DL-> US: Could you please handle this?
Karl, can you help pls.
FYI: The IPA (International Phonetic Alphabet) symbol for a glottal stop is a question mark ("?") without the dot at the bottom, but some languages, such as Aynu when written in the Latin alphabet, use an apostrophe (').
I have noticed messages in the NLC list that indicate that this is an on-going problem or very similar. Can we have an update, please.
OOo uses ICU breakiterator algorithm to find word boundary, http://icu.sourceforge.net/userguide/boundaryAnalysis.html and enhanced rules for different needs of Writer and languages. You can setup language specific rules under breakiterator data directory, but that is for developer to build his/her own i18n library, not for end users. FYI, if you don't want the breakiterator to break a special symbol or punctuation as word boundary for spellchecker, add it as $MidLetter in http://l10n.openoffice.org/source/browse/l10n/i18npool/source/breakiterator/data/dict_word.txt?rev=1.5&content-type=text/vnd.viewcvs-markup and rebuild i18npool project.
I got that problem with medieval Latin texts.
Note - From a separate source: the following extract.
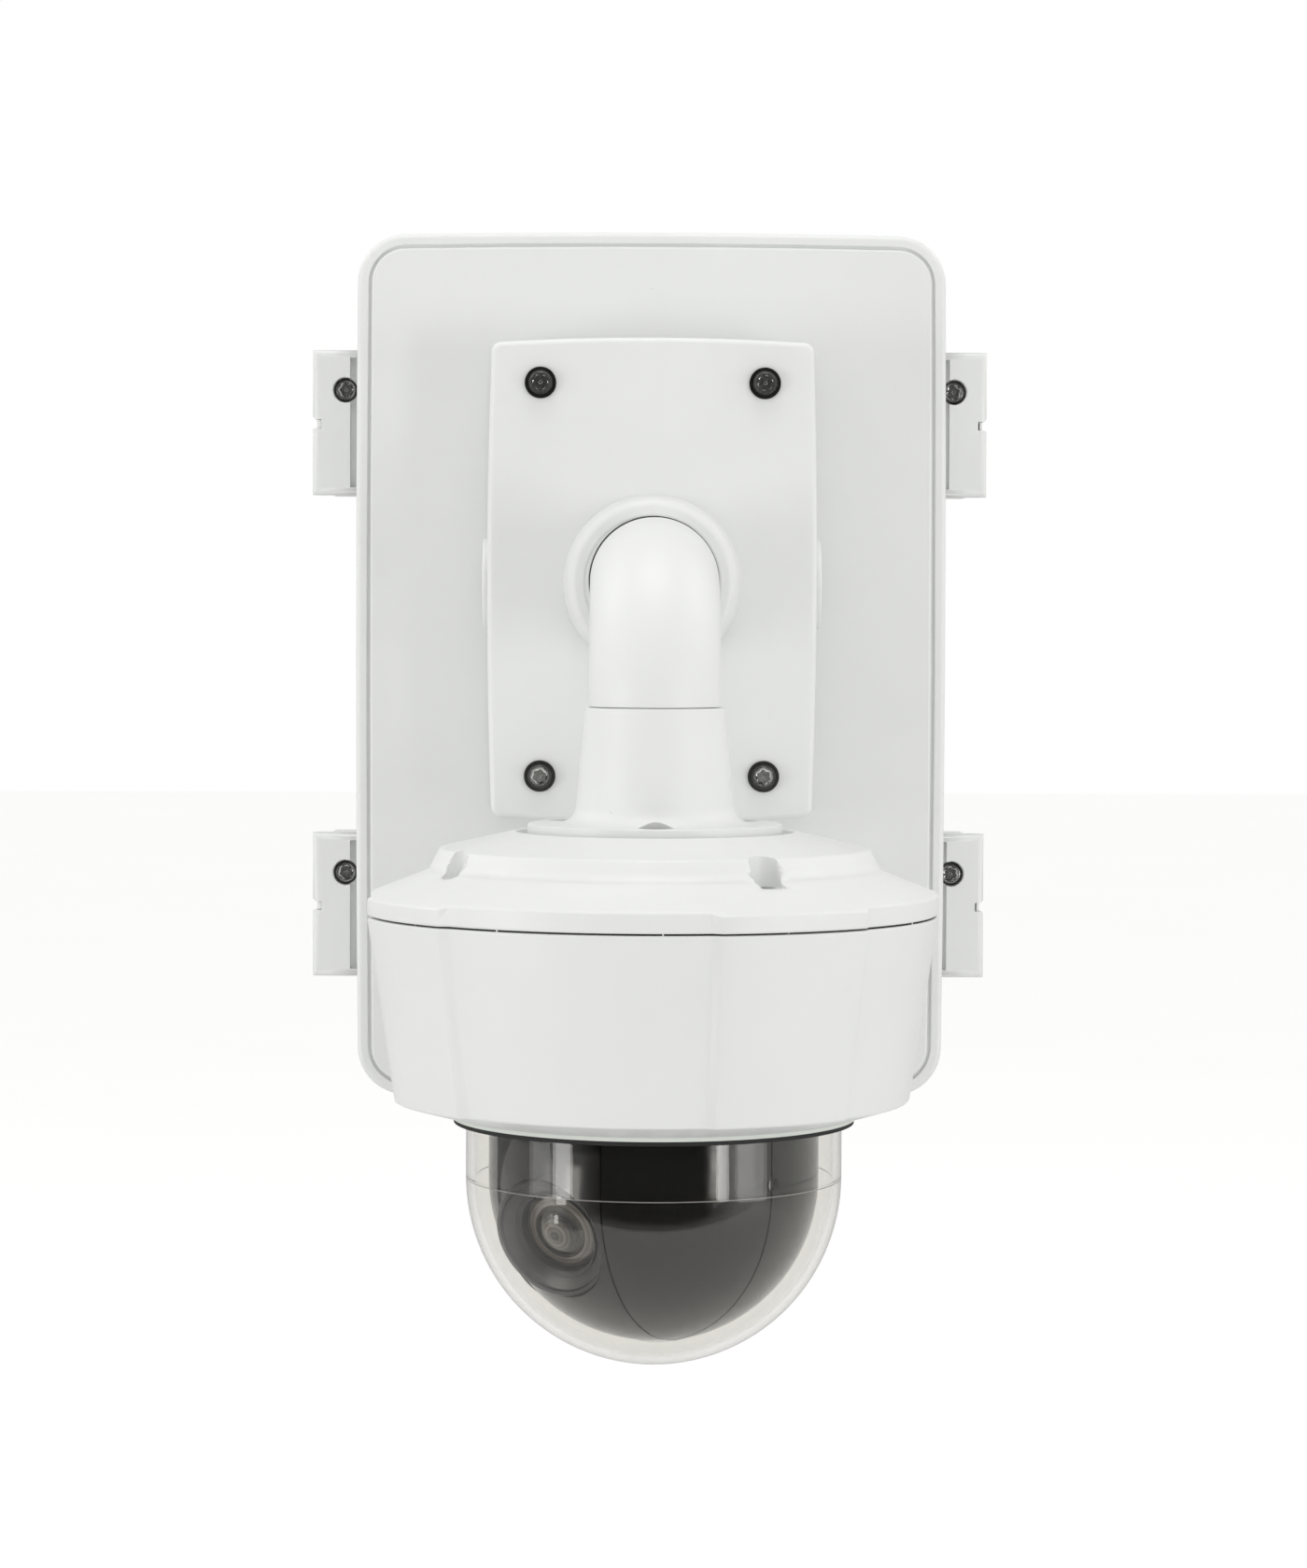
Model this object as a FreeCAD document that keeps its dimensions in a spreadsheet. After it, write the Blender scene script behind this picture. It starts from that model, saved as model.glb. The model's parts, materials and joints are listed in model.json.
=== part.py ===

In scholars fonts ligatures and special characters used in medieval Latin (long S, R rotunda, Abbreviations...) are located in the Private Use Area. One word can contain glyphs from various Latin blocks and the PUA at the same time (see http://commons.wikimedia.org/wiki/Image:Latin-breve.png for an example). OOo breaks words at PUA characters, i.e. at the end of a line "succRescentibus" (with R rotunda) becomes "succ Rescentibus". It would be nice to have a user option which allows line breaks only at white spaces and interpunctation.
Reset assignee on issues not touched by assignee in more than 1000 days.